An amendment to remove this language from the rule and simply follow the Public Records Act was voted down in committee. Some committee members acknowledged the inconsistency with the Public Records Act, but indicated an intent to ask the General Assembly to change the law. Two things to note about the committee action:
On several issues, members of the Mining and Energy Commission have discussed the possibility of adopting a rule that conflicts with existing state law on the assumption that the commission can persuade the General Assembly to conform the law to the rule. The chemical disclosure rule is the first MEC rule to receive committee approval and may be the test of how these conflicts will be resolved. This would not be the first controversy over consistency of a rule with state law, but usually the argument comes out of differing interpretations of the law. I can’t think of another example of an agency proposing a rule knowing that it is inconsistent with existing law.

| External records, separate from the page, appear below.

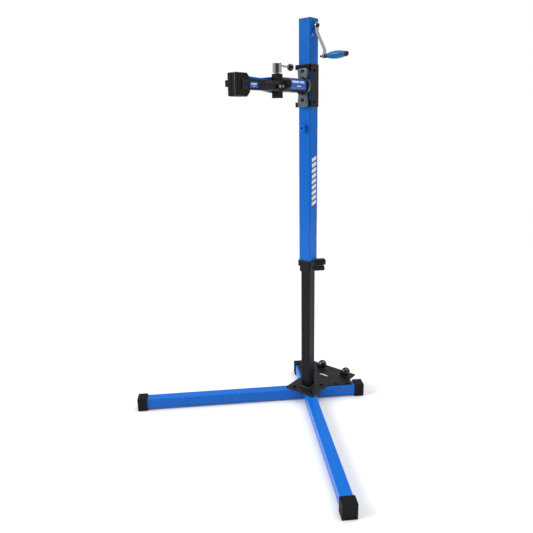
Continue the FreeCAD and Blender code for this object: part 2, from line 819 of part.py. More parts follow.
def bracket_sleeve():
    """Bent sheet wrapped round the mast, with a window up each front corner."""
    low, high = BRACKET
    outer = bracket_outer()
    sleeve = square(2 * outer, OUTER_CORNER + SHEET, low, high)
    sleeve = sleeve.cut(square(OUTER, OUTER_CORNER, low, high))
    out, thick, tall = BRACKET_TAB
    for z in (low, high - tall):
        tab = box(-outer - out, -outer + 7, -outer, thick - outer, z, z + tall)
        sleeve = sleeve.fuse(tab.cut(square(OUTER, OUTER_CORNER, low, high)))
    z0, z1 = BRACKET_WINDOW
    reach = outer + 1
    inset = OUTER / 2 - 3
    cuts = [box(inset, reach, -reach, -inset, z0, z1), box(-reach, -inset, -reach, -inset, z0, z1)]
    z, radius = SIGHT_HOLE
    cuts.append(rod(radius, V(OUTER / 2, 0, z), V(reach, 0, z)))
    for z in BRACKET_BOLTS:
        cuts.append(rod(M8[0], V(-reach, 0, z), V(reach, 0, z)))
    for z in FLANGE_BOLTS:
        cuts.append(rod(M8[0], V(0, -reach, z), V(0, 0, z)))
    return sleeve.cut(cuts)


def wall_bolt(place, out, head, grip):
    """Bolt through the mast wall with a thin nut inside the tube."""
    thin = 3.0
    screw = aimed(bolt(M8, grip + thin, head), place, out)
    inside = place - out * (grip + thin)
    return [screw, aimed(nut(M8, 0, thin), inside, out)]


def bracket_bolts():
    grip = SHEET + OUTER_WALL
    pieces = []
    for side in (-1, 1):
        for z in BRACKET_BOLTS:
            place = V(side * bracket_outer(), 0, z)
            pieces += wall_bolt(place, X * side, cap_head(M8, 4.5), grip)
    return group(pieces)


def flange_outline():
    """Tall plate with a round bulge at the clamp axis, as (x, z) points."""
    low, high = FLANGE_Z
    corner = 8.0
    half = FLANGE_HALF
    right = [(half - corner, low), (half, low + corner)]
    steps = 12
    for i in range(steps + 1):
        turn = math.radians(-52 + 104 * i / steps)
        right.append((FLANGE_BULGE * math.cos(turn), CLAMP_Z + FLANGE_BULGE * math.sin(turn)))
    right += [(half, high - corner), (half - corner, high)]
    return right + [(-x, z) for x, z in reversed(right)]


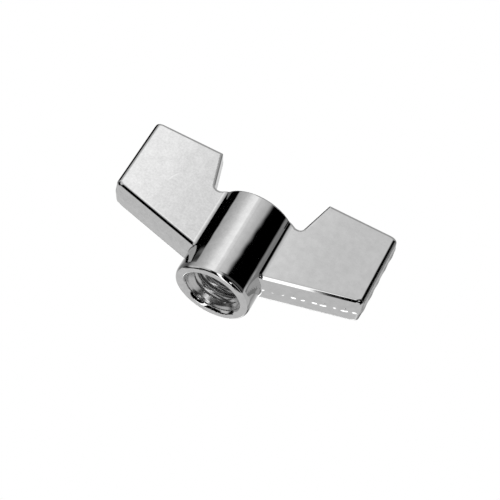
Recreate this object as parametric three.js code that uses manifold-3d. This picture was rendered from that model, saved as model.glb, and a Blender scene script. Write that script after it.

To make the Public Records Act consistent with the proposed MEC rule, the General Assembly would need to change the Public Records Act to either: 1. limit challenges to all trade secret claims; or 2. give hydraulic fracturing special treatment, making it more difficult to challenge those particular trade secret claims . It isn’t clear how much interest legislators will have in a fight over public records law in order to provide special treatment for the oil and gas industry.
From here, the draft chemical disclosure rule goes to the Rules Committee of the Mining and Energy Commission and then to the full commission for discussion.
NOTE: The original post has been revised to make it clear that the draft rule as amended on March 25 requires that trade secret information be provided to DENR staff at the same time the operator discloses nonconfidential information to the public.